- _TASK TO COMPLETE_: What do the lines from the top of the data through the line with "s.f.append(tuple(ids))" say? Quote them exactly and include both ends.

## BEGIN INFORMATION SHOWN

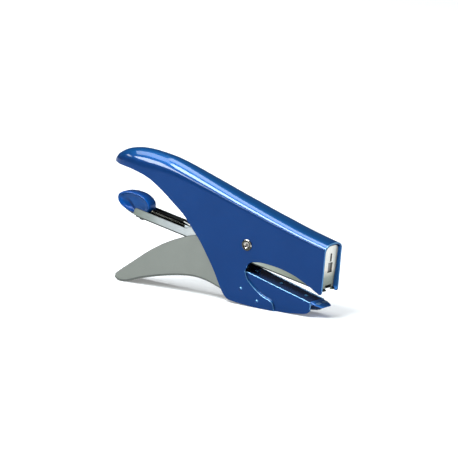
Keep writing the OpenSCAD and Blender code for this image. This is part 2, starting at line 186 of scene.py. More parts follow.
class Sheet:
    """A pressed sheet: an outer and an inner skin with the same faces, joined by a rim along every free edge."""

    def __init__(s):
        s.o, s.i, s.f, s.weak = [], [], [], {}

    def add(s, o, i):
        s.o.append(o)
        s.i.append(i)
        return len(s.o) - 1

    def face(s, *ids):
        ids = [a for k, a in enumerate(ids) if a != ids[k - 1]]
        if len(ids) > 2:
            s.f.append(tuple(ids))

    def grid(s, rows):
        for a, b in zip(rows, rows[1:]):
            for k in range(len(a) - 1):
                s.face(a[k], a[k + 1], b[k + 1], b[k])

    def make(s, name, T, weight=1.0):
        n = len(s.o)
        faces = list(s.f) + [tuple(n + k for k in reversed(f)) for f in s.f]
        count = {}
        for f in s.f:
            for a, b in zip(f, f[1:] + f[:1]):
                count.setdefault((min(a, b), max(a, b)), []).append((a, b))
        w = {}
        for key, l in count.items():
            if len(l) == 1:
                a, b = l[0]
                faces.append((b, a, n + a, n + b))
                x = weight * min(s.weak.get(a, 1.0), s.weak.get(b, 1.0))
                if x > 0.02:
                    w[key] = x
                    w[(n + key[0], n + key[1])] = x
        return finish_mesh(name, [T(p) for p in s.o + s.i], faces, w)


def refine(node, width, angle=32, segments=2, mat=None):
    """A clean copy of a CAD node with rolled edges."""
    src = NODES[node]
    bm = bmesh.new()
    bm.from_mesh(src.data)
    bmesh.ops.remove_doubles(bm, verts=bm.verts, dist=2e-6)
    bmesh.ops.dissolve_limit(bm, angle_limit=math.radians(1.2), verts=bm.verts, edges=bm.edges)
    me = bpy.data.meshes.new(node + "_fine")
    for f in bm.faces:
        f.smooth = True
    for e in bm.edges:
        e.smooth = True
    bm.to_mesh(me)
    bm.free()
    ob = bpy.data.objects.new(node + "_fine", me)
    bpy.context.scene.collection.objects.link(ob)
    bevel(ob, width, segments, "ANGLE", angle)
    return done(ob, node, MATS[mat] if mat else None)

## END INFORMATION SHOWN

- _RESPONSE_:
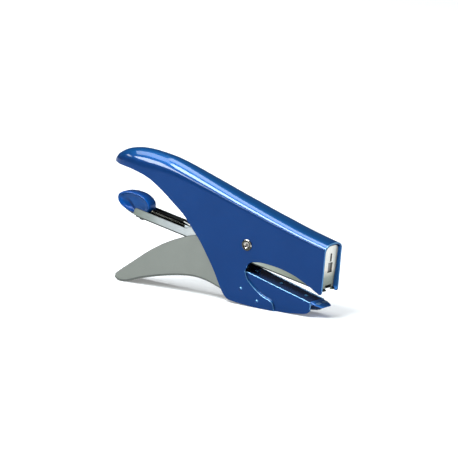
Keep writing the OpenSCAD and Blender code for this image. This is part 2, starting at line 186 of scene.py. More parts follow.
class Sheet:
    """A pressed sheet: an outer and an inner skin with the same faces, joined by a rim along every free edge."""

    def __init__(s):
        s.o, s.i, s.f, s.weak = [], [], [], {}

    def add(s, o, i):
        s.o.append(o)
        s.i.append(i)
        return len(s.o) - 1

    def face(s, *ids):
        ids = [a for k, a in enumerate(ids) if a != ids[k - 1]]
        if len(ids) > 2:
            s.f.append(tuple(ids))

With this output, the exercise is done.